At issue in Harvard College is a similar statutory provision. Title VI provides that no one “shall, on the ground of race, color, or national origin” be subjected to discrimination or be denied benefits under federally funded programming. The court has aligned its interpretation of Title VI with its interpretation of the Constitution. But some view this statutory language as barring any consideration of race, even if justified or beneficial, in contrast to the equal protection clause, which permits race-conscious decision-making if it passes strict scrutiny — that is, serves a compelling interest and is narrowly tailored. A holding that Title VI prohibits any consideration of race in university admissions could fuel challenges to Weber-based plans under Title VII. 

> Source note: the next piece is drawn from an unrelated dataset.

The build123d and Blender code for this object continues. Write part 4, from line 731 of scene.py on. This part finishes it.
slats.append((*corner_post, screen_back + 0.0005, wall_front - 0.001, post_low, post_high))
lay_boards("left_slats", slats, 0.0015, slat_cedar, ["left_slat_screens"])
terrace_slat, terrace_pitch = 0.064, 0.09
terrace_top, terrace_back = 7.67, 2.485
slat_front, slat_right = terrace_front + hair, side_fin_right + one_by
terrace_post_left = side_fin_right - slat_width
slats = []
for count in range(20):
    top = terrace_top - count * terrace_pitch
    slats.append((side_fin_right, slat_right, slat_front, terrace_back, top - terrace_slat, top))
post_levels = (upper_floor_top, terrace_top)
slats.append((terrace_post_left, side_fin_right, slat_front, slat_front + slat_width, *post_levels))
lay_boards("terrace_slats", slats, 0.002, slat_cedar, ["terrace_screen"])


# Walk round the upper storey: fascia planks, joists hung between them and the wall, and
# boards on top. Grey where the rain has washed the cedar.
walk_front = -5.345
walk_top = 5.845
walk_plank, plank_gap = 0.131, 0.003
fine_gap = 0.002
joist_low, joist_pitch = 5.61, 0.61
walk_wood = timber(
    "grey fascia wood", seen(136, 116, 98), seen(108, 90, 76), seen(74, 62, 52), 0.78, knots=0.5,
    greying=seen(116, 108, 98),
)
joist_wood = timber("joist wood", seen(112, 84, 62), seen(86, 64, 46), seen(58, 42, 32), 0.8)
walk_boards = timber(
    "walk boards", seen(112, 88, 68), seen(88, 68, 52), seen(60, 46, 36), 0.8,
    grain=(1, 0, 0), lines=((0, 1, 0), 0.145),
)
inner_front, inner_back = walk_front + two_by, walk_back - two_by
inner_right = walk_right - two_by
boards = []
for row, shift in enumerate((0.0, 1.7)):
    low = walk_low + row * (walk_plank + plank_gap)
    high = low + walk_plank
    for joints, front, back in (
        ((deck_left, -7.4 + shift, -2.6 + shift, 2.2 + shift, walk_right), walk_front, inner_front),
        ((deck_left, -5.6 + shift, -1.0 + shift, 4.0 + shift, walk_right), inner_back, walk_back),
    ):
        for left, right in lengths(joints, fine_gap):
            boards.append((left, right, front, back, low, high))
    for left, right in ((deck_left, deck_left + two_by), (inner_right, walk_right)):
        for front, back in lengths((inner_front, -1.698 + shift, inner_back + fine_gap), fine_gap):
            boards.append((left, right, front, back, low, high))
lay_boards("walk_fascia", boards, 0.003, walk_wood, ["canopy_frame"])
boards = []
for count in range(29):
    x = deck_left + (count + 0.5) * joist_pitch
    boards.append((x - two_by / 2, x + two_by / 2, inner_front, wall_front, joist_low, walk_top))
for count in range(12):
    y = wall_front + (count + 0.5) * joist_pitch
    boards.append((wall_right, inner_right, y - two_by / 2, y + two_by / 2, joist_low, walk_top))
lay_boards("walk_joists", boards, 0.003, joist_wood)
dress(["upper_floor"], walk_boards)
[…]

If the court were to overrule Grutter and extend its reasoning to Title VI and Title VII, those holdings would reverberate throughout the business community. A decision barring all race-conscious action could set back efforts to ensure racially diverse workforces. And a broad decision by the court banning any reliance on race-conscious decision-making could raise questions about even race-neutral measures adopted to promote racial diversity. To avoid creating such uncertainty, the court would do well to heed the business community’s consistent view that race-conscious, holistic admissions programs in colleges and universities continue to serve a compelling interest.